As early as the second half of the 2000s, municipal governments have routinely handed over land to developers. Developers would then receive loans from banks to develop the land. Individual investors bought housing units at inflated prices. In the process, local government pocketed much-needed revenue, local GDP grew, politicians got patted on the back, jobs were created, and everyone made money so the wheels kept turning. But the system has proved to be extremely inefficient at building what is actually needed and yielding return on investment.
In recent years, tier 3 and 4 cities accounted for 80% to 90% of total new construction, an analyst at the Commonwealth Bank of Australia tells Business Insider. With state-owned banks indiscriminately channelling financial resources to property developers, other types of private enterprises and local businesses have been starved of capital. The Chinese government has long been adamant about transforming the nation from an investment-focused to a consumption-driven, technologically-advanced, knowledge-based economy.
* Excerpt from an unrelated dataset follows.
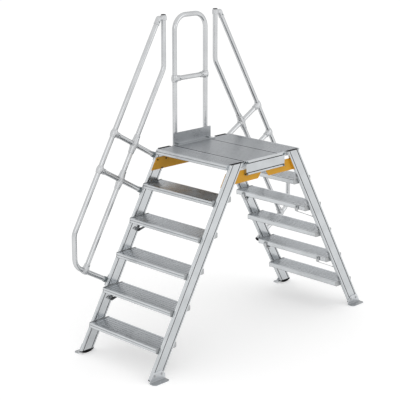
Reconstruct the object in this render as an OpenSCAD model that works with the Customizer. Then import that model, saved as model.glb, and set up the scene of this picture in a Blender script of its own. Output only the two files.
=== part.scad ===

The current system encourages exactly the opposite.
For China’s middle class, a weakening economy is a mere inconvenience. For the 70 million people who live in abject poverty, a small contraction in living standards could be an utter disaster—enough to trigger social unrest. With overall GDP growth grinding to a record low of 6.9%, the Chinese government has had no choice but to inject more stimulus. This temporary tweak to avoid deeper shocks is needed without a doubt. But the urgency for broader economic reforms is needed even more.